## Exercise goal
Examine the entries below, count the lines holding the string "joints", and respond with the number only.
-- Start Extracted information --
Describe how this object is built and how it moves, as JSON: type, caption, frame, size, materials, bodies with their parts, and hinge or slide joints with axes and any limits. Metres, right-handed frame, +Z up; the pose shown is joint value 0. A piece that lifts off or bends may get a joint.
-- End Extracted information --
-- Start Extracted information --
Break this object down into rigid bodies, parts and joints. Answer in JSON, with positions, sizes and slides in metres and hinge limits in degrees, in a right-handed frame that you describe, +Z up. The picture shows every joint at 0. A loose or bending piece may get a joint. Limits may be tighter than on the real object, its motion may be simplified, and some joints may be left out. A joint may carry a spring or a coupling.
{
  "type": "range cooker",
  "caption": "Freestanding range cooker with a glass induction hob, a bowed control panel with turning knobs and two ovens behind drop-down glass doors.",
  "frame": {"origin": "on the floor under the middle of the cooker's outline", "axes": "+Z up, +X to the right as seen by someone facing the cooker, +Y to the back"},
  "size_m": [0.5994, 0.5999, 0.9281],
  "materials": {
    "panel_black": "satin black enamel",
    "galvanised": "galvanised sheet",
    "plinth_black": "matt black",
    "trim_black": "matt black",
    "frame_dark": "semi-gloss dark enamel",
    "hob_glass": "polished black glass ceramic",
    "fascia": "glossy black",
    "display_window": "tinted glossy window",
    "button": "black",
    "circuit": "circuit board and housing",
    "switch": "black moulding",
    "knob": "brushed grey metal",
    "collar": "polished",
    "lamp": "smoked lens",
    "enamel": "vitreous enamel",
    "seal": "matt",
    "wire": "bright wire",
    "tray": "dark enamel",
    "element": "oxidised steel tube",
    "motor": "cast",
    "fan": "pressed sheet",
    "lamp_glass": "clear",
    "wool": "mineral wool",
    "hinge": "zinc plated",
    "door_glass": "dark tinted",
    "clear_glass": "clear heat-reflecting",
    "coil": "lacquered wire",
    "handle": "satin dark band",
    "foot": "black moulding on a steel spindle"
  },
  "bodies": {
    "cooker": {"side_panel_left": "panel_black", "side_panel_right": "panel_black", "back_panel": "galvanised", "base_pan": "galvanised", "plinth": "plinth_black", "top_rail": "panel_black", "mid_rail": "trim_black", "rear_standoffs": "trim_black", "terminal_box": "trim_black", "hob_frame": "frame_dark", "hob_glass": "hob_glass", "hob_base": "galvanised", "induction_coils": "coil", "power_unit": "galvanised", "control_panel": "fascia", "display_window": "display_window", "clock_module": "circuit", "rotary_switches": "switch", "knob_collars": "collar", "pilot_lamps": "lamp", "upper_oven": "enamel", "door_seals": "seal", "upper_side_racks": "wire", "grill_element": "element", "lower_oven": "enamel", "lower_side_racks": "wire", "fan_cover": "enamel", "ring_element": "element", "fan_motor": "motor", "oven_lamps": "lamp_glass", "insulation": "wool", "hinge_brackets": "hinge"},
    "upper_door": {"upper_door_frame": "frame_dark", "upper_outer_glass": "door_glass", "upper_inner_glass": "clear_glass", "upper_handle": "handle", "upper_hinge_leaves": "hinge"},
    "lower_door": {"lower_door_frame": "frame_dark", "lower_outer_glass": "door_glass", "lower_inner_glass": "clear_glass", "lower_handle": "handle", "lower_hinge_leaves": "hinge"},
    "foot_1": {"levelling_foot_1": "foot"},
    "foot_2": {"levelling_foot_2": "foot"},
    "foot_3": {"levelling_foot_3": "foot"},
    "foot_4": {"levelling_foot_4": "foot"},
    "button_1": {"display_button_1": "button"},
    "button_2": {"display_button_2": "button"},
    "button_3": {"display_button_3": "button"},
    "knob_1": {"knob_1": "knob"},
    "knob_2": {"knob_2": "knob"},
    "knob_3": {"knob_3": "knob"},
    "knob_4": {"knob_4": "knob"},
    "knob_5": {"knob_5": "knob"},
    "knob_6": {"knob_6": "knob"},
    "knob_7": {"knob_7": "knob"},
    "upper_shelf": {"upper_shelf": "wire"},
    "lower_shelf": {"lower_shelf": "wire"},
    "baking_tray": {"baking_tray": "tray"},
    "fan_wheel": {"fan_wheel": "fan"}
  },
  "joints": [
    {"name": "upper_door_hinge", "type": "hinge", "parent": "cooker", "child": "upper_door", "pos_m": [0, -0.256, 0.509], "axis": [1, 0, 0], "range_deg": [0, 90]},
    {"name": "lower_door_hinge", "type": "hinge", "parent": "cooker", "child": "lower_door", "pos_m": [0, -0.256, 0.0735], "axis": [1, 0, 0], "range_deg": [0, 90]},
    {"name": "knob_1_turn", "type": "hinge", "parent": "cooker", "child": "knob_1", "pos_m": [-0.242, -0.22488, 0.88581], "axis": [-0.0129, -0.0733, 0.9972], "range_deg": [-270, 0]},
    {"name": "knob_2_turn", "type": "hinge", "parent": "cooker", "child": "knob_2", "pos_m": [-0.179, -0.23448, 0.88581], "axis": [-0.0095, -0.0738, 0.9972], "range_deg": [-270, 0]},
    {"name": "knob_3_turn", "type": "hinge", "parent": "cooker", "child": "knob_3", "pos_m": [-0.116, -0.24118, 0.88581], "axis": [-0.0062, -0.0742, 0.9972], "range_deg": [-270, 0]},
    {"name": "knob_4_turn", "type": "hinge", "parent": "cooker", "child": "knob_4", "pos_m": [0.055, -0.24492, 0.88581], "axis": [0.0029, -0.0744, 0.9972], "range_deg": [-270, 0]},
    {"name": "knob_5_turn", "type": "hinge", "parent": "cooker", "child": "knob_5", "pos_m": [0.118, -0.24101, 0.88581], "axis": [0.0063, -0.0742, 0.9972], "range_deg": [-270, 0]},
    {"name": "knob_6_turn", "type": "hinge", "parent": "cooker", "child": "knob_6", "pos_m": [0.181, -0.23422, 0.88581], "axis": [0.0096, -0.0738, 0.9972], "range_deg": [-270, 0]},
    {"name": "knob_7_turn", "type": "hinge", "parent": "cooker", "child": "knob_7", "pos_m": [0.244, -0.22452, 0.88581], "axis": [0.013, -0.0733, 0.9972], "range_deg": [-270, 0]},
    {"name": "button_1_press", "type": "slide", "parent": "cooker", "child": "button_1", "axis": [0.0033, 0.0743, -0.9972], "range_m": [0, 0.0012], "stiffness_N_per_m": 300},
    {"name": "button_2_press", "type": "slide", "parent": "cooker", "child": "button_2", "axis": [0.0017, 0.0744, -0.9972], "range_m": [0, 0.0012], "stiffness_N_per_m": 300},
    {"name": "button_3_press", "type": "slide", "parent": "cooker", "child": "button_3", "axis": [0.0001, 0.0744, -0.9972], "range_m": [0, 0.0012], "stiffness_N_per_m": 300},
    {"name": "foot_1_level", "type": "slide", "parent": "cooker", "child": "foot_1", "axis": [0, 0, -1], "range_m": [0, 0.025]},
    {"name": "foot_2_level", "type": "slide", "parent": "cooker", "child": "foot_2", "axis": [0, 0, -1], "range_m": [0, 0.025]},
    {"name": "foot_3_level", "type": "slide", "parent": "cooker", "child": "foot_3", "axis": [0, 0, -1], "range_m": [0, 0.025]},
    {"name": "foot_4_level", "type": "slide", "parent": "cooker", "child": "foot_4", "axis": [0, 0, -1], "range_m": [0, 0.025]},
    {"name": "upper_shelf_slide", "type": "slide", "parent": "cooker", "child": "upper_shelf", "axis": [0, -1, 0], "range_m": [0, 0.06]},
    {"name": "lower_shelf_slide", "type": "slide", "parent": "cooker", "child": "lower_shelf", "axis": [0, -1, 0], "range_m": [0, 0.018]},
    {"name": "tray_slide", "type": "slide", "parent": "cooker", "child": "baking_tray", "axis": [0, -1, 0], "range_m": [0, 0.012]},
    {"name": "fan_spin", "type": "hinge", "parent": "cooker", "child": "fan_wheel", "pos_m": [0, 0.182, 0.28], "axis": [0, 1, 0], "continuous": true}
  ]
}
-- End Extracted information --
## Worked solution
3